Ethical considerations must underpin every credibility exercise. Students should recognize the responsibility that accompanies interpretation: misrepresenting evidence or overclaiming significance can mislead the public. Encourage reflective writing that prompts learners to articulate why certain sources are trustworthy and where fallibility may lie. Highlight scenarios where biases surface, such as selective presentation, selective translation, or the omission of controversial perspectives. By treating ethics as an integral component of evidence analysis, educators help learners develop integrity, intellectual humility, and a commitment to presenting well-supported conclusions.

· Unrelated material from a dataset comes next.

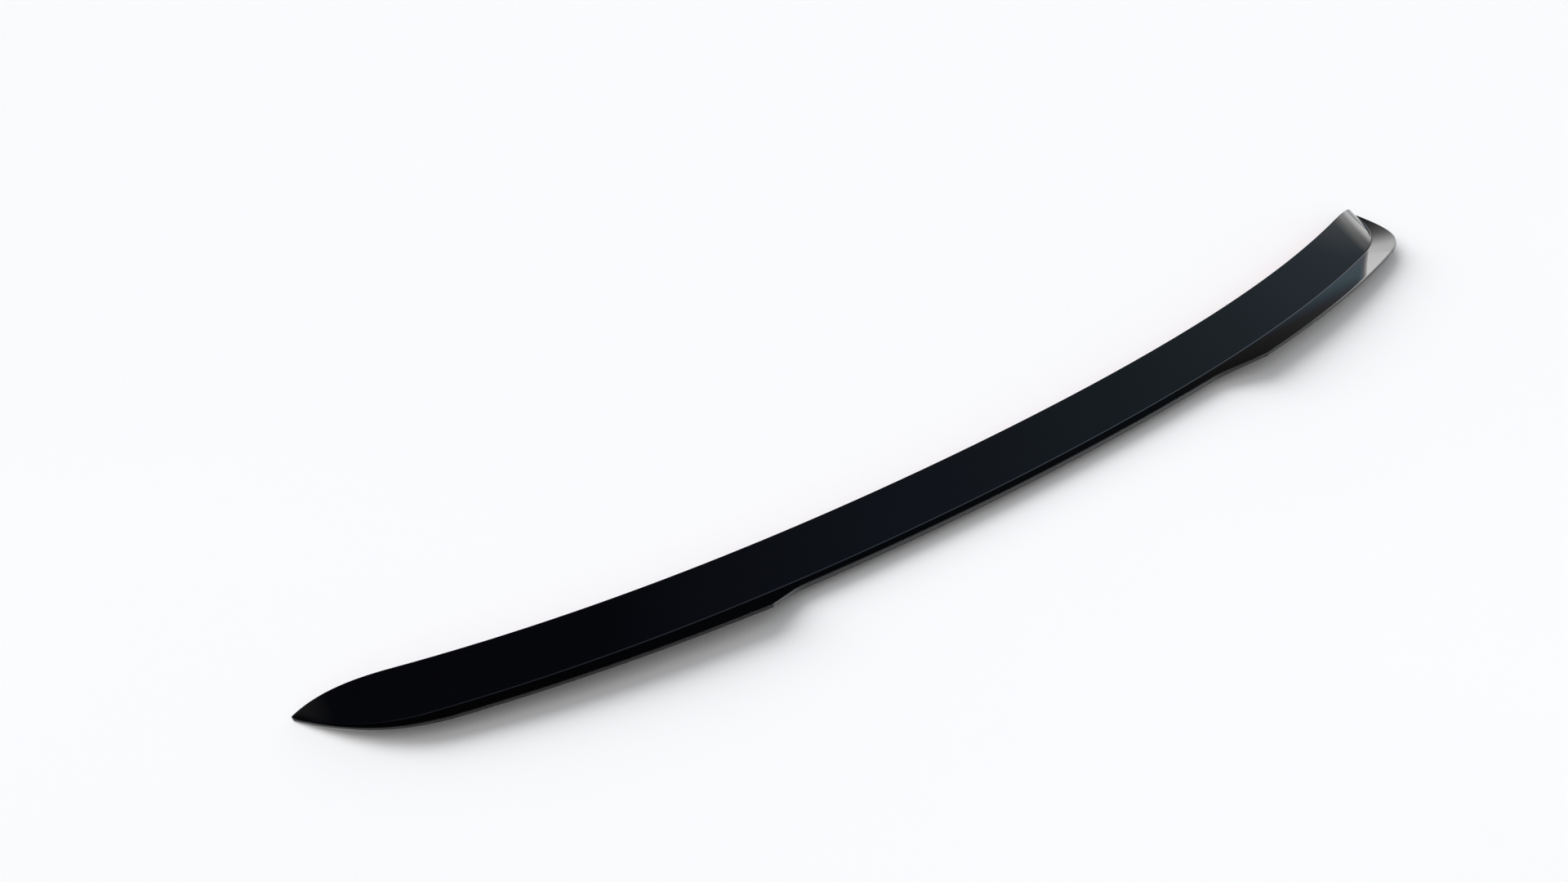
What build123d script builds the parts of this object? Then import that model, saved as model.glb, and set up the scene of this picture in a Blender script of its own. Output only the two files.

Assessment strategies should celebrate process as much as product. Use formative checks like source annotation rubrics, discussion forums that require citing evidence, and peer-review sessions that evaluate argument quality over final verdict. Provide exemplars that demonstrate how to structure a well-reasoned claim, how to acknowledge limitations, and how to incorporate counter-evidence. Over time, students gain fluency in articulating the chain of custody for an artifact—from origin to exhibition—while maintaining clear distinctions between verified facts and interpretive narrative. This ongoing practice reinforces durable habits of critical thinking and responsible public communication.
Integrating cross-curricular perspectives enhances the robustness of credibility work. In history classes, align provenance checks with timelines and socio-political contexts; in science, connect exhibit claims to experimental methods and data interpretation; in art education, explore attribution practices and stylistic analyses. The cross-disciplinary approach reveals how diverse methodologies converge on reliable conclusions. Encourage collaboration among learners from different disciplines to challenge assumptions and broaden interpretations. When students see how varying standards of evidence operate across fields, they become better equipped to assess any claim encountered in exhibitions or media representations.
Finally, cultivate a reflective culture that values curiosity alongside skepticism. Normalize questions such as “What does this source tell us, and what does it omit?” and “How would the interpretation change if a new document emerged?” By maintaining a classroom ethos that cherishes verified facts while appreciating complexity, educators prepare learners to navigate an information-rich world with discernment. The practice becomes not only a skill for museum literacy but a generalizable competence for evaluating claims across contemporary life. In this way, critical assessment of exhibit provenance, notes, and primary documents becomes an enduring habit rather than a one-off exercise.